Written exercise: From the opening line of the records through the line bearing "washer_foot = level(-WASHER_HEIGHT, WASHER_RADIUS, columns)", set down every line exactly.

───

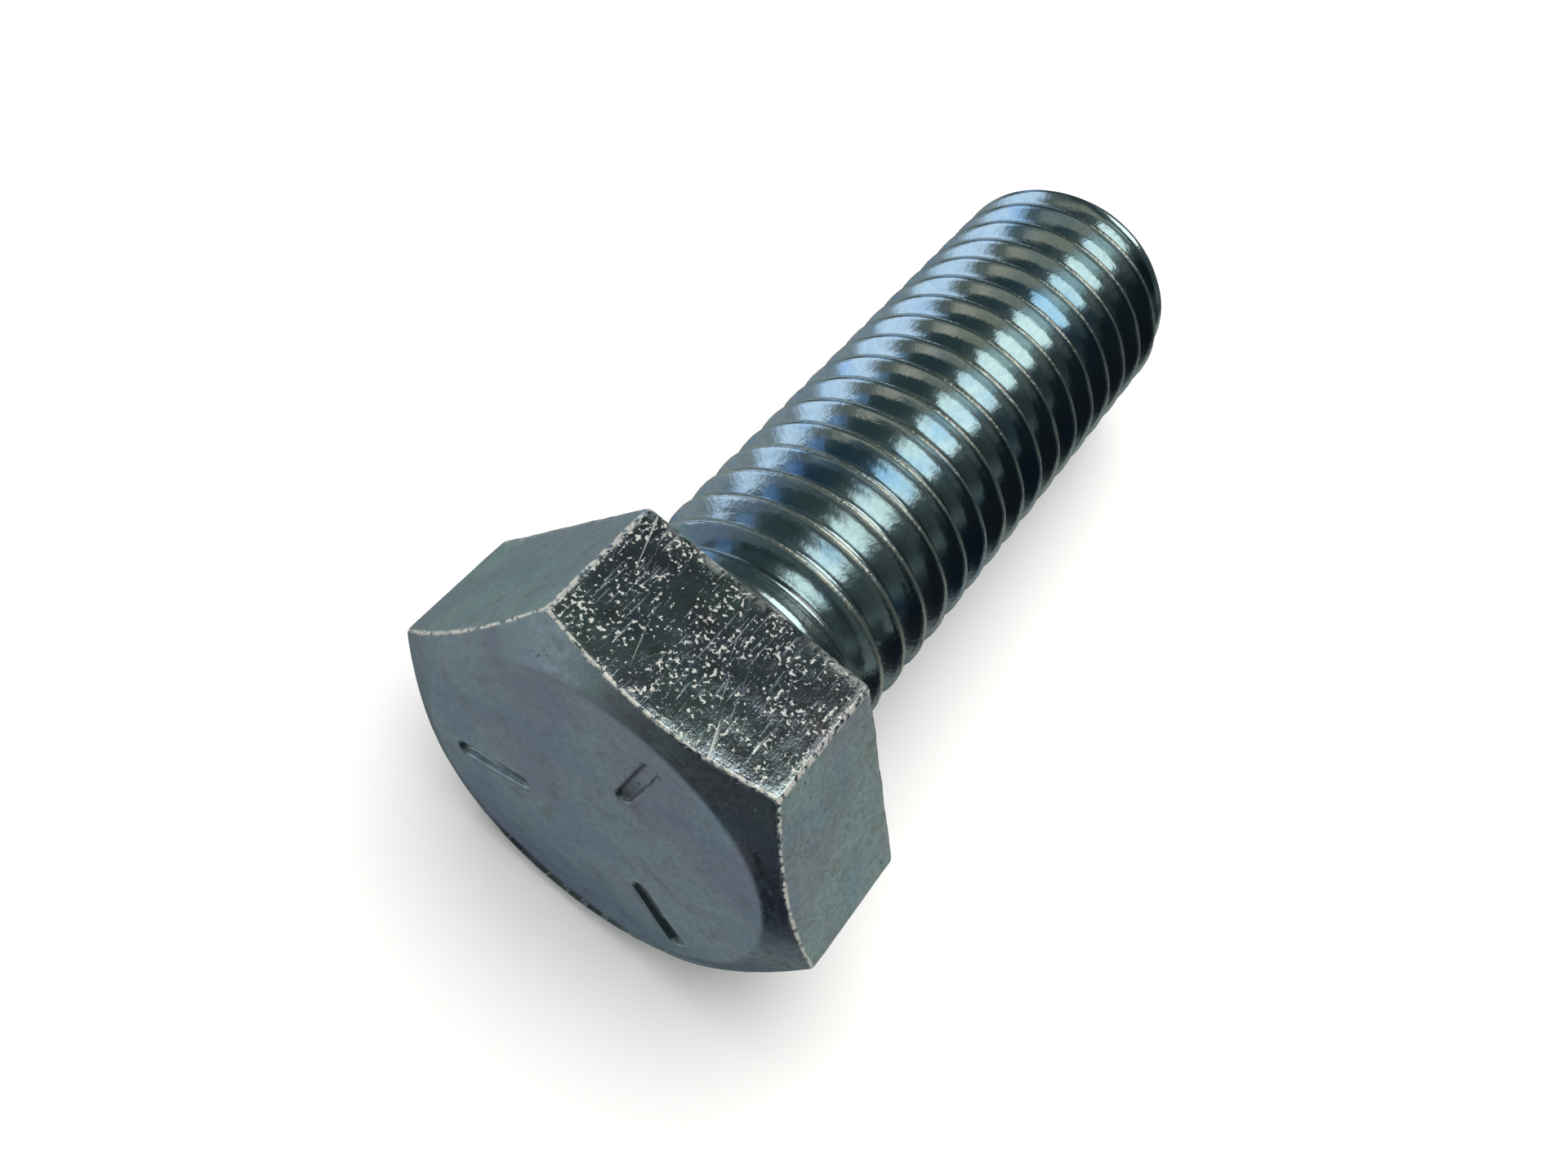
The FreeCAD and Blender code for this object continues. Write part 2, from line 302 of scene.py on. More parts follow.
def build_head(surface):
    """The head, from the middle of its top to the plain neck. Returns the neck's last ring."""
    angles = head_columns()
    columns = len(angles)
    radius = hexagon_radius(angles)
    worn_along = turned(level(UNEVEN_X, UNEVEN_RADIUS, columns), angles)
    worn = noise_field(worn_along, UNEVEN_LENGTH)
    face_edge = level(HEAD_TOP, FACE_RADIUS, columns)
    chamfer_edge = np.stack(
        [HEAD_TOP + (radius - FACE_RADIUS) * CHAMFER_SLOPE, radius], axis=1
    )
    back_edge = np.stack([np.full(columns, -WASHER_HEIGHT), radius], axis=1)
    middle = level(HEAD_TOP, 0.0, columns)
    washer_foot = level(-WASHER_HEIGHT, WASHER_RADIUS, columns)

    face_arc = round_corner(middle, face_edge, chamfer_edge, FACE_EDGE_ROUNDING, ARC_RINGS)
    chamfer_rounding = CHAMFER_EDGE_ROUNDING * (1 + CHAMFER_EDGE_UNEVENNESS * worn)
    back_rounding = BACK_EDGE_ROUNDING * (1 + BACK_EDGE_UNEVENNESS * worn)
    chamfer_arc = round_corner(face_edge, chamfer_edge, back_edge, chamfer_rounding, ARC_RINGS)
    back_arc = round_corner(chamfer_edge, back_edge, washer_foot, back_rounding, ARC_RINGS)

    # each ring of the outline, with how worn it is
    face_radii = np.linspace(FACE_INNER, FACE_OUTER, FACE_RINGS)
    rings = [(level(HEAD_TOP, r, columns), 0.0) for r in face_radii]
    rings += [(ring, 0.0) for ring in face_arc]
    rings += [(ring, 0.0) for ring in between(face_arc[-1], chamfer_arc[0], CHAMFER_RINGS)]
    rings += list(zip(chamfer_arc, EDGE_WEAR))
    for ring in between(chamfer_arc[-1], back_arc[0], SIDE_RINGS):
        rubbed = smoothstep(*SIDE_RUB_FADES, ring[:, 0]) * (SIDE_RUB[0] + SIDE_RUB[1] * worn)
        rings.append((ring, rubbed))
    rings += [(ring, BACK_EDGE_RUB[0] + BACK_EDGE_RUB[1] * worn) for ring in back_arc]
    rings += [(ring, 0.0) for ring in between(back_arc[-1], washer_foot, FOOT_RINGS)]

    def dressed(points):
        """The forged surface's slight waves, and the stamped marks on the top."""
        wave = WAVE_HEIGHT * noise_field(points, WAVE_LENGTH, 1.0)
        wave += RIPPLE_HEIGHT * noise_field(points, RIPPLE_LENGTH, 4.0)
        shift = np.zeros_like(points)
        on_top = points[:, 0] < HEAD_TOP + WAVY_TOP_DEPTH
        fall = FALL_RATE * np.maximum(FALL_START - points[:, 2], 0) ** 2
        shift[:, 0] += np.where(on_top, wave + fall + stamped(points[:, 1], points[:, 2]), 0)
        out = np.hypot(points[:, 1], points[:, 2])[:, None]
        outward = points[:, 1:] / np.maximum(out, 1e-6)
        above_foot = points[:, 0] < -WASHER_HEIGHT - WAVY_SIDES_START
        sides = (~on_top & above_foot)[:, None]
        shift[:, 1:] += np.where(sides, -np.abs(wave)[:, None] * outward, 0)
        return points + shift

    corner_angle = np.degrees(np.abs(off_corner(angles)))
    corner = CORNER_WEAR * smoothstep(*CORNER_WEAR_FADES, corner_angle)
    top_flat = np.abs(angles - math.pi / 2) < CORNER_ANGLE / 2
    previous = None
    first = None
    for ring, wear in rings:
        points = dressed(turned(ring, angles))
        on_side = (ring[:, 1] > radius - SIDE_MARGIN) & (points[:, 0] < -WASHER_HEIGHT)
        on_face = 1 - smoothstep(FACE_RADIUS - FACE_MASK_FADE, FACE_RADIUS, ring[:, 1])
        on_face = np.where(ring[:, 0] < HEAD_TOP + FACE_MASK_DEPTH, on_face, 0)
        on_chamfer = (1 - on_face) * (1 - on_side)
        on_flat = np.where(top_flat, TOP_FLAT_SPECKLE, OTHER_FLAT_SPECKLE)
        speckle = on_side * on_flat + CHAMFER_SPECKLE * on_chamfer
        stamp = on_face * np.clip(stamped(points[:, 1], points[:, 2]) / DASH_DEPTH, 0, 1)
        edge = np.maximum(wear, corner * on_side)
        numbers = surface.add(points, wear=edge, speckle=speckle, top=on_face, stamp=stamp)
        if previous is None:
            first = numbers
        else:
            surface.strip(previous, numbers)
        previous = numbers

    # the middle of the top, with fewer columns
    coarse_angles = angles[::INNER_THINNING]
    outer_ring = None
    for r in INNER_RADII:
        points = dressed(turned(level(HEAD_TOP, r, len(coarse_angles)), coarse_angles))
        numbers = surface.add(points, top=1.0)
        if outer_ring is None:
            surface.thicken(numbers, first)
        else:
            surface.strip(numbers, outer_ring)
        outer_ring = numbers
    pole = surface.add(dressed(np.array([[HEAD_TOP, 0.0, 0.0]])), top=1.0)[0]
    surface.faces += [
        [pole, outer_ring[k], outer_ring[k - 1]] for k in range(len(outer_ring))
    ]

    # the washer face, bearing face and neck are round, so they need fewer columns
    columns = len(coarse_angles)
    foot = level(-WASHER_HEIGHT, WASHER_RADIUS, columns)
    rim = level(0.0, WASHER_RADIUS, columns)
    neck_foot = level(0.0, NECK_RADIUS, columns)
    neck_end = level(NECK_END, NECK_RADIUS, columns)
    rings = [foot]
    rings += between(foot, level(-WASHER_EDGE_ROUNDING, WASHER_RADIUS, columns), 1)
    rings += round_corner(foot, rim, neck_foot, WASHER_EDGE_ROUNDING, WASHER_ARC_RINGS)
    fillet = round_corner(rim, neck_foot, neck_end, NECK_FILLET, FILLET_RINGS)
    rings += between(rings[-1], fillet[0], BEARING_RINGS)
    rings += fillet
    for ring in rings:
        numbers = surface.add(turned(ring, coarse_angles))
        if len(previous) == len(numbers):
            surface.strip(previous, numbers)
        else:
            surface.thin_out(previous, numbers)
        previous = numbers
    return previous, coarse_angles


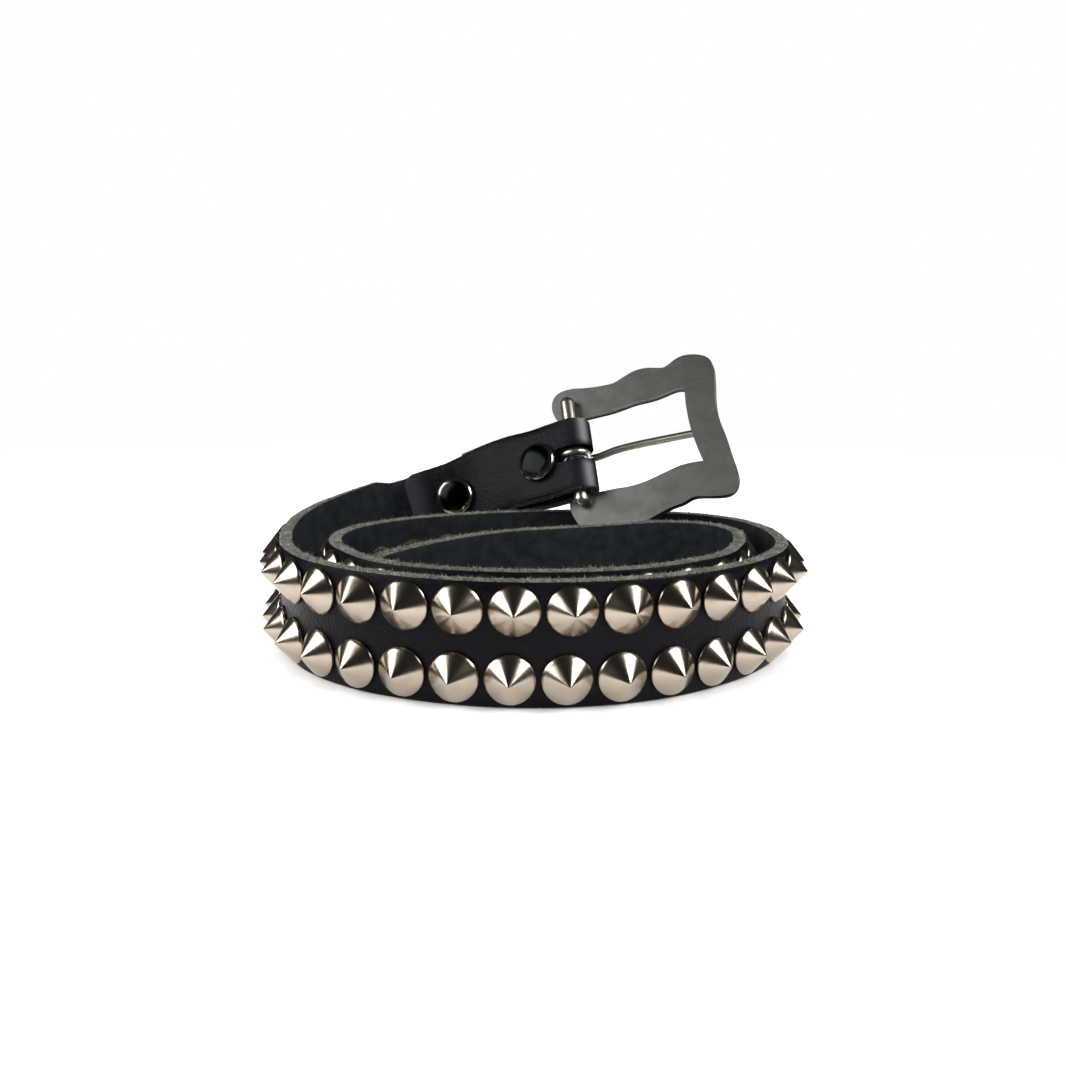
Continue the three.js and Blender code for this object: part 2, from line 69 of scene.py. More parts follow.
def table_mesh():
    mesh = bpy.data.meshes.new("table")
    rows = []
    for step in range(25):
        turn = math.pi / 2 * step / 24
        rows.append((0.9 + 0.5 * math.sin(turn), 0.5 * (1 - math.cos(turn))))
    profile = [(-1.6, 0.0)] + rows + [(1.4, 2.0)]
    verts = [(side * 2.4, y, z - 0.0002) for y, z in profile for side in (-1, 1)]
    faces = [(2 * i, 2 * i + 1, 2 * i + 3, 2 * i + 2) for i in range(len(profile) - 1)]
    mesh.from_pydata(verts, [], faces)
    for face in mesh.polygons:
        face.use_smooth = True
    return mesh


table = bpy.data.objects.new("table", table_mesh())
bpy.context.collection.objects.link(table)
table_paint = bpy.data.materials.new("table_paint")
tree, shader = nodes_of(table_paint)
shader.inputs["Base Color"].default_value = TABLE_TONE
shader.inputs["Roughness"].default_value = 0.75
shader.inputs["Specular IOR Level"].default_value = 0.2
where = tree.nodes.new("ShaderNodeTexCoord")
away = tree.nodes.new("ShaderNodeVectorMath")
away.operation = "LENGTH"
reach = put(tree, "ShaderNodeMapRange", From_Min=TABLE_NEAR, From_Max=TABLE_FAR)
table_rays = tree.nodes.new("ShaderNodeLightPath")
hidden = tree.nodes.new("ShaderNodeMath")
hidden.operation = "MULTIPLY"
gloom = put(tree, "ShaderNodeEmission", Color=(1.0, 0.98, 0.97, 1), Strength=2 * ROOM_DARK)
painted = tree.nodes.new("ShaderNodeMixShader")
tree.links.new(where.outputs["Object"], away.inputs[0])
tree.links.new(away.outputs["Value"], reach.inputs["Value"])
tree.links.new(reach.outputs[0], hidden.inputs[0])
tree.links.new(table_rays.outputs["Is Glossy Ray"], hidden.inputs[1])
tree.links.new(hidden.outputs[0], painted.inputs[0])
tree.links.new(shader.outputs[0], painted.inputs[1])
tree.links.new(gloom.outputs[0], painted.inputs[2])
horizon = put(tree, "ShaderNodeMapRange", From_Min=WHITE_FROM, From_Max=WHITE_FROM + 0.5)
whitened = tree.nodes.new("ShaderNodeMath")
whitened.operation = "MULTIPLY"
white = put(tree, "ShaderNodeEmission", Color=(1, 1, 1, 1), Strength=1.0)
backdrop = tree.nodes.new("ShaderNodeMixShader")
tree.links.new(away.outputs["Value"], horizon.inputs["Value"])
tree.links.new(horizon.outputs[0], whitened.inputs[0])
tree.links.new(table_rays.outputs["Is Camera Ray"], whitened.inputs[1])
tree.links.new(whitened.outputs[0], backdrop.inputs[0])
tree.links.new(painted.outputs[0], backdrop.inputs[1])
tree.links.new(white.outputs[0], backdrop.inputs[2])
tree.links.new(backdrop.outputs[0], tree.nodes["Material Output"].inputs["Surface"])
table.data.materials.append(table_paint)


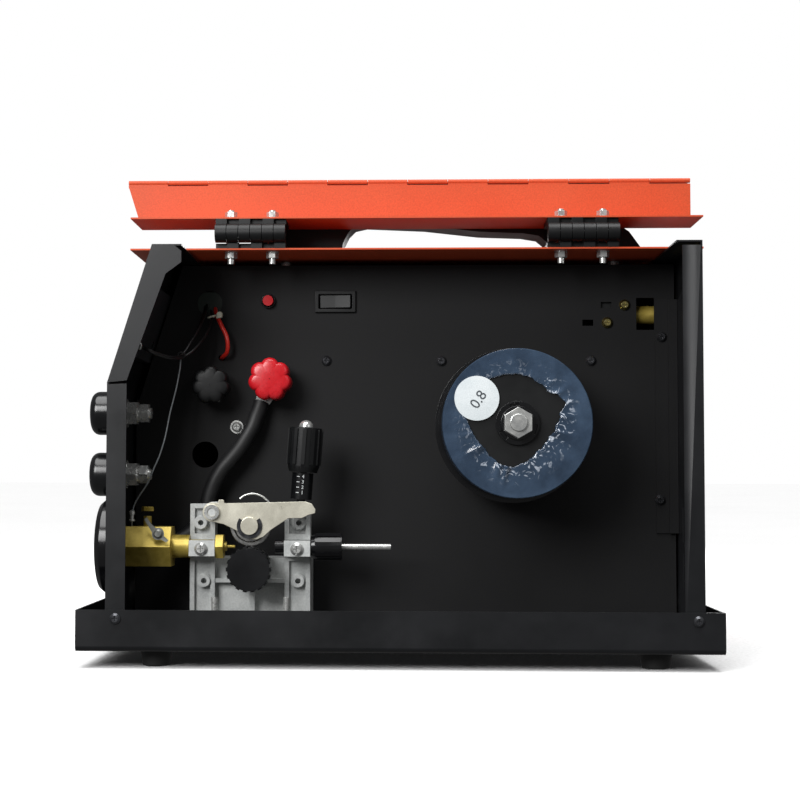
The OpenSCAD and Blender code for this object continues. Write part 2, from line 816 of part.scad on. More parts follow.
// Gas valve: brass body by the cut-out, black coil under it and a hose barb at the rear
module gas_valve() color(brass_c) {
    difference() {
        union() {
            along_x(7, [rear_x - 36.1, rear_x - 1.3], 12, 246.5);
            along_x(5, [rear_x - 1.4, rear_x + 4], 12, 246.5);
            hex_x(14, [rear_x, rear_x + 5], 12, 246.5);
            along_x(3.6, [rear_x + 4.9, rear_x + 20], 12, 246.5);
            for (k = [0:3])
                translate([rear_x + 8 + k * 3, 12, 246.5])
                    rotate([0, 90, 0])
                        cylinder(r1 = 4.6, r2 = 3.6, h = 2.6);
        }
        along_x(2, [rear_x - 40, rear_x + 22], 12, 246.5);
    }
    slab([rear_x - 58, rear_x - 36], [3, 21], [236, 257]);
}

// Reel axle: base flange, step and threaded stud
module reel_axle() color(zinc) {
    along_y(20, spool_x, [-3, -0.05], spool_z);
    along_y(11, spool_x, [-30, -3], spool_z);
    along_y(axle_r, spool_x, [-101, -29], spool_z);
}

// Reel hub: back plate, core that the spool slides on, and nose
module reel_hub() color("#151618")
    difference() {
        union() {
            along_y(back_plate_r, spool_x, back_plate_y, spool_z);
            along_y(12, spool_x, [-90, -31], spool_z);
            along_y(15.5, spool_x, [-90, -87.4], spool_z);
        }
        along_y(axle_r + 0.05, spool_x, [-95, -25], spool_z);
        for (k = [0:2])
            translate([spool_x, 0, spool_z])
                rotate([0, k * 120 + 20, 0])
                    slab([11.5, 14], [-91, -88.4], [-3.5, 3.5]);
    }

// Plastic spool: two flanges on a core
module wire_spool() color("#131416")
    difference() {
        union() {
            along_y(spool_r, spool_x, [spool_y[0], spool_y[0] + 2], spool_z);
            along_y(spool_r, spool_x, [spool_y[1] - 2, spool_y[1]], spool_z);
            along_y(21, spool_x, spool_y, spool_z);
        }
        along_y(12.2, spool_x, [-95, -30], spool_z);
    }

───

Result of this exercise:
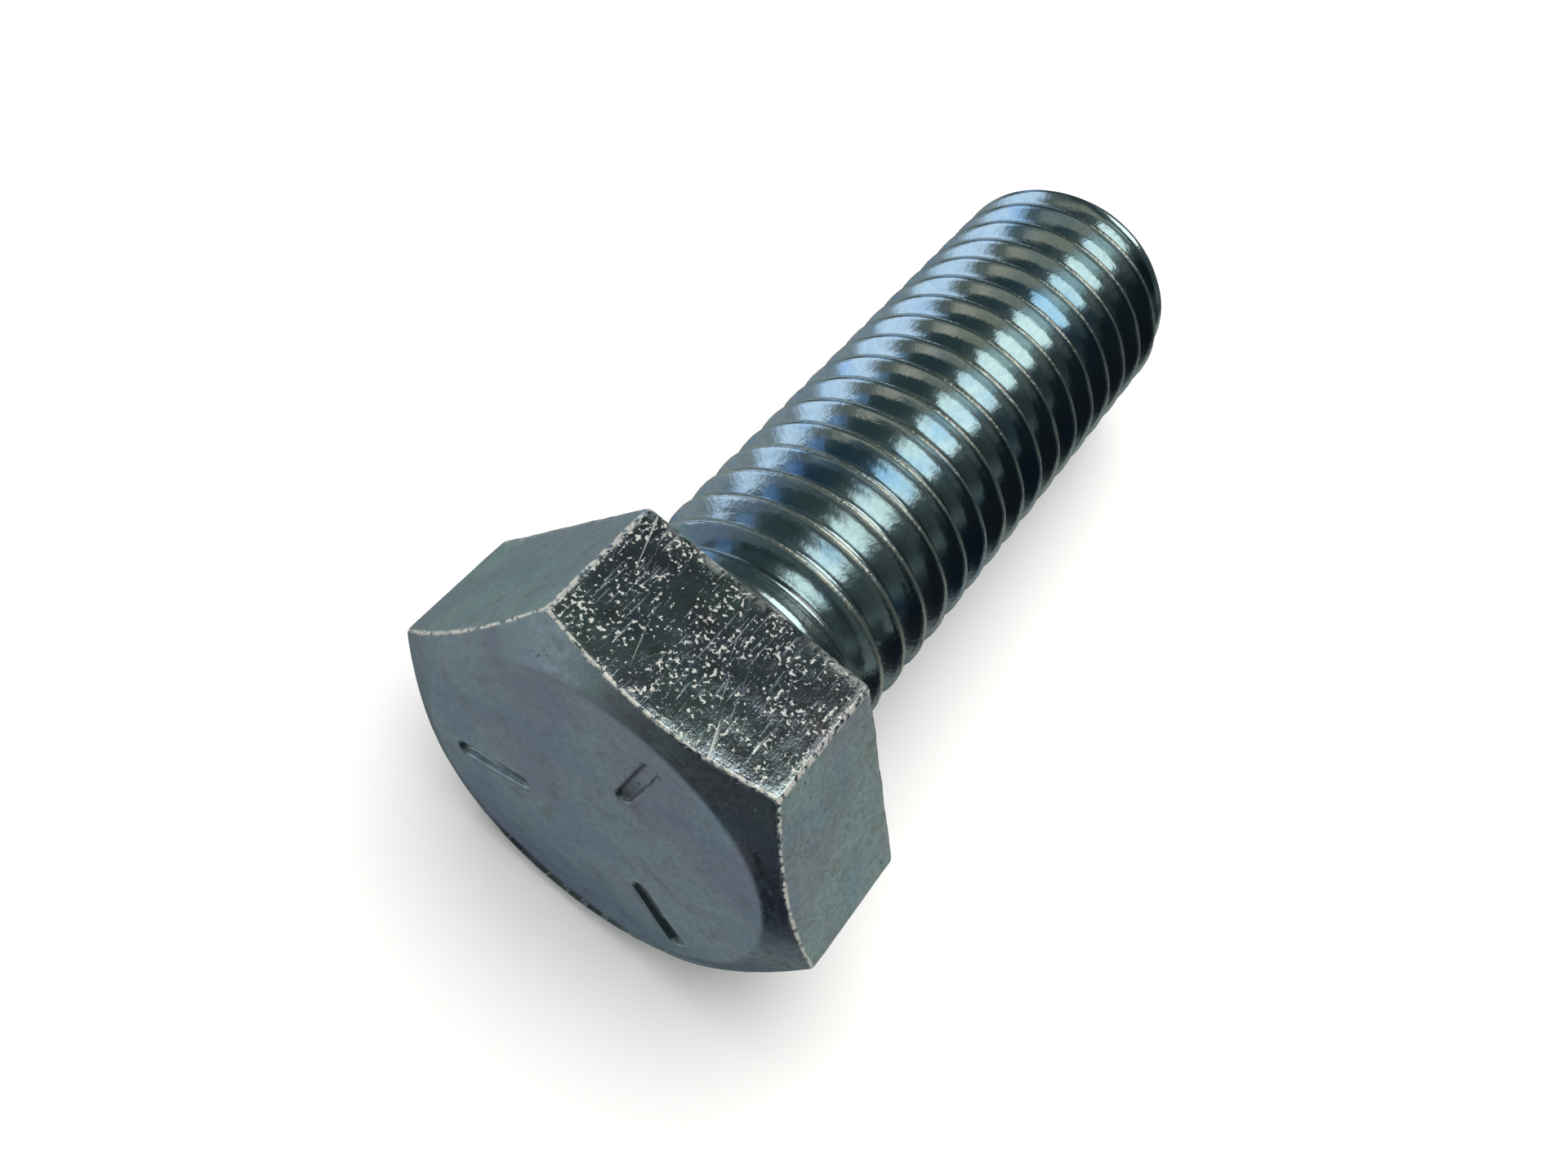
The FreeCAD and Blender code for this object continues. Write part 2, from line 302 of scene.py on. More parts follow.
def build_head(surface):
    """The head, from the middle of its top to the plain neck. Returns the neck's last ring."""
    angles = head_columns()
    columns = len(angles)
    radius = hexagon_radius(angles)
    worn_along = turned(level(UNEVEN_X, UNEVEN_RADIUS, columns), angles)
    worn = noise_field(worn_along, UNEVEN_LENGTH)
    face_edge = level(HEAD_TOP, FACE_RADIUS, columns)
    chamfer_edge = np.stack(
        [HEAD_TOP + (radius - FACE_RADIUS) * CHAMFER_SLOPE, radius], axis=1
    )
    back_edge = np.stack([np.full(columns, -WASHER_HEIGHT), radius], axis=1)
    middle = level(HEAD_TOP, 0.0, columns)
    washer_foot = level(-WASHER_HEIGHT, WASHER_RADIUS, columns)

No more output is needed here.